Myths and Misunderstandings
People have a lot of misconceptions about hearing loss and how it can be treated. Here are some of the common “myths” that people believe about hearing loss, and the truth about each situation.
I’ll have a simple surgery procedure that will restore my hearing.
While there are some types of hearing loss that can be treated with surgery, it only works for 5-10% of those experiencing hearing loss. The majority of hearing loss is most effectively treated with hearing aids.
I still have one good ear, I’ll just use that one.
While one ear may hear better than the other, hearing loss usually occurs in both ears. Relying on the “good” ear can cause further hearing loss in the other ear. You will also find yourself constantly having to turn your good ear toward the sounds you are trying to hear.
Hearing loss is a sign that I’m getting old.
In fact, only 35% of people with hearing loss are over the age of sixty-four. There are close to six million people in the U.S. between the ages of 18 and 44 who have hearing loss. Additionally, more than one million school-age children suffer with some degree of hearing loss. All age groups are affected by hearing loss. It is no more a sign of age than needing glasses to correct your vision!

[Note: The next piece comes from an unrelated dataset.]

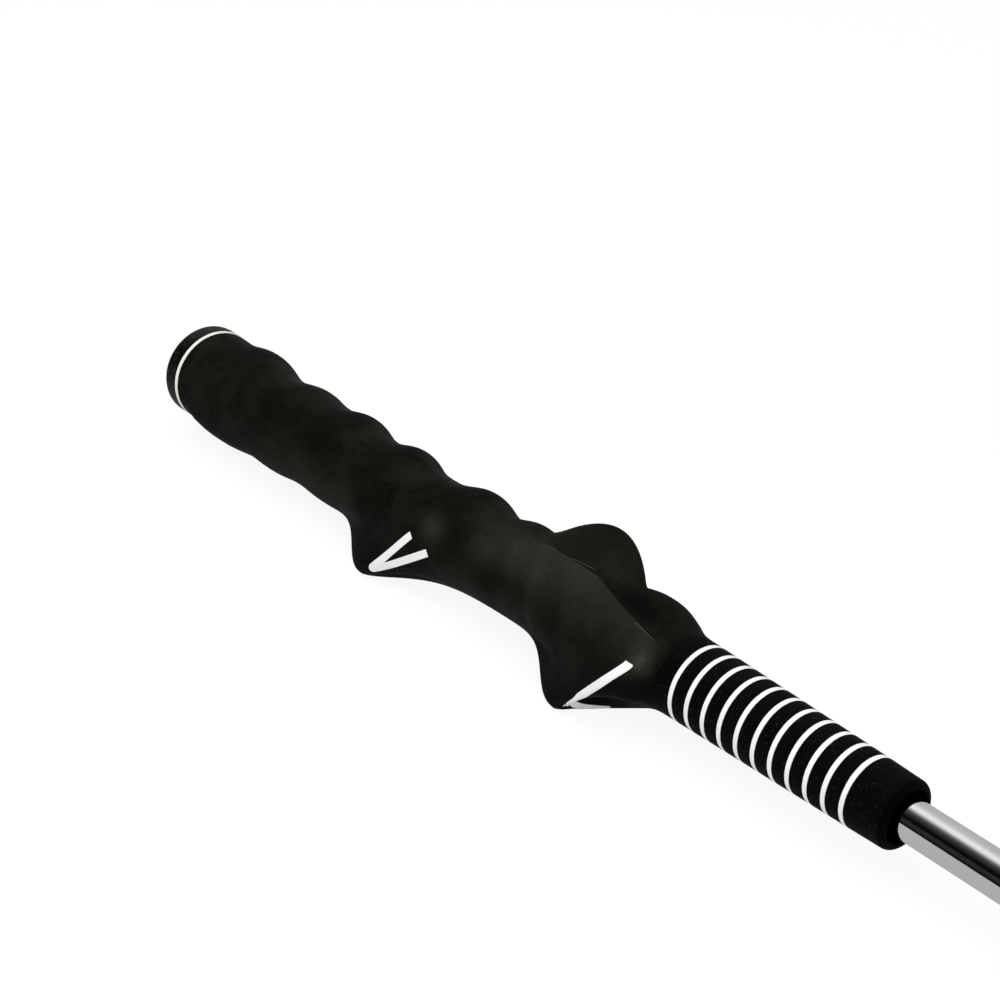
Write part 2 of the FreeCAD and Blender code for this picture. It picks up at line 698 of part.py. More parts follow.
sleeve_start = size("cap_length") + size("butt_line_width")
handle = handle_solid(sleeve_start, neck_start())
marks = []
for label, (wedge, *stops) in MARKS.items():
    crest_line, front_line = (line_on_grip(wedge, line_stops) for line_stops in stops)
    depth = size("mark_depth")
    # the second channel is shallower, and its paint stops at the side of the first
    crest_channel = mark_bar(crest_line, CUT_OVER, depth)
    front_channel = mark_bar(front_line, 0.8 * CUT_OVER, 0.6 * depth)
    crest_paint = mark_bar(crest_line, size("mark_proud"), depth)
    front_paint = mark_bar(front_line, size("mark_proud"), 0.6 * depth).cut(crest_channel)
    marks.append(add_feature(label, Part.Compound([crest_paint] + front_paint.Solids)))
    handle = handle.cut(crest_channel).cut(front_channel)
sleeve = handle.fuse(neck_solid())
sleeve = sleeve.cut(bore_solid())
grip_sleeve = add_feature("grip_sleeve", sleeve.Solids[0])

# ---------------------------------------------------------------------------
# Neck ring lines: white bands let into the neck's grooves, each a cylinder with a
# cylinder cut out of it
# ---------------------------------------------------------------------------
bands = []
for index, middle in enumerate(line_middles()):
    place = "(Sizes.grip_length - Sizes.lines_reach + %d * Sizes.line_pitch)" % index
    radius = ("(Sizes.neck_radius + (Sizes.mouth_radius - Sizes.neck_radius)"
              " * (%s - %s) / Sizes.neck_length)" % (place, NECK_START))
    rings = []
    for name, offset in (("outer", "0"), ("inner", "Sizes.line_depth")):
        ring = doc.addObject("Part::Cylinder", "line_%d_%s" % (index + 1, name))
        ring.setExpression("Radius", "%s - %s" % (radius, offset))
        ring.setExpression("Height", "Sizes.line_width")
        ring.Placement = Placement(Vector(0, 0, 0), Rotation(Vector(0, 1, 0), 90))
        ring.setExpression("Placement.Base.x", "%s - Sizes.line_width / 2" % place)
        rings.append(ring)
    band = doc.addObject("Part::Cut", "line_%d" % (index + 1))
    band.Base, band.Tool = rings
    bands.append(band)
neck_ring_lines = doc.addObject("Part::Compound", "neck_ring_lines")
neck_ring_lines.Label = "neck_ring_lines"
neck_ring_lines.Links = bands

# ---------------------------------------------------------------------------
# Weight head: turned steel slug on the shaft, held by a roll pin, with a plastic
# ferrule behind it and a rubber bumper in front
# ---------------------------------------------------------------------------
SHAFT_FIT = "(Sizes.shaft_diameter / 2 + Sizes.slip_clearance)"
HEAD_RADIUS = "Sizes.head_diameter / 2"
TIP_START = "(%s + Sizes.shaft_length + Sizes.tip_play - Sizes.tip_socket_depth)" % PLUG_END
HEAD_START = "(%s - Sizes.head_length)" % TIP_START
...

My primary-care doctor would have noticed hearing loss at my annual check-up.
Most primary-care doctors do not screen for hearing at annual exams. They may not detect any hearing loss since you are usually in a very quiet room and speaking one on one when you meet with them.
Hearing loss is just “normal” for someone my age.
While it may be normal to experience hearing loss as we age, that does not mean we need to just “put up with it”. It is normal to experience any number of medical issues, from acne to blurry vision to headaches. That does not mean we have to live with them. Just as you would seek treatment for any of these conditions, you should seek treatment for your hearing loss.
Nothing can be done about my hearing loss.
Many doctors are not aware of the advances that have been made in hearing aids and may mistakenly tell their patients that their hearing loss cannot be treated. Visiting an audiologist is the best first step to finding out what can be done to treat your hearing loss.
Hearing aids will make me look old or handicapped.
With the advanced technologies now available, hearing aids can be virtually undetectable. You will seem much “older” if you constantly have to ask people to repeat themselves or speak up than you will if you wear a hearing aid.
Consequences of Untreated Hearing Loss
Perhaps you’ve lived with hearing loss because you feel it is an inevitable part of life. But hearing loss is more than an inconvenience. It can seriously impact your quality of life. Below you will find some very important reasons to have your hearing checked regularly to detect hearing loss early.
Embarrassment over not being able to hear others in conversation causes some people to withdraw socially. This can cause a sense of isolation and loneliness which can lead to depression.
Being unaware of sounds around you can pose a risk to your personal safety. Much of what we learn comes from what we hear. When your hearing is compromised, it can affect your learning and memory.
Untreated hearing loss can actually lead to further hearing loss. When you underuse your natural hearing apparatus, it can atrophy (become weak) causing it to be even harder for you to hear.
Research now shows that there may be a link between hearing loss and Alzheimer’s or Dementia. Hearing loss can cause some people to become socially withdrawn. Strong social connections are believed to combat the effects of Alzheimer’s. Therefore, if you are withdrawing socially due to hearing loss, you may be increasing your risk of Alzheimer’s.
For these reasons and many more, we encourage you to get yearly hearing screenings starting at age fifty. In fact, at The Eye Clinic of Wisconsin, we feel it is so important that we offer free screenings to all patients ages fifty-five and over who come in for a comprehensive eye exam.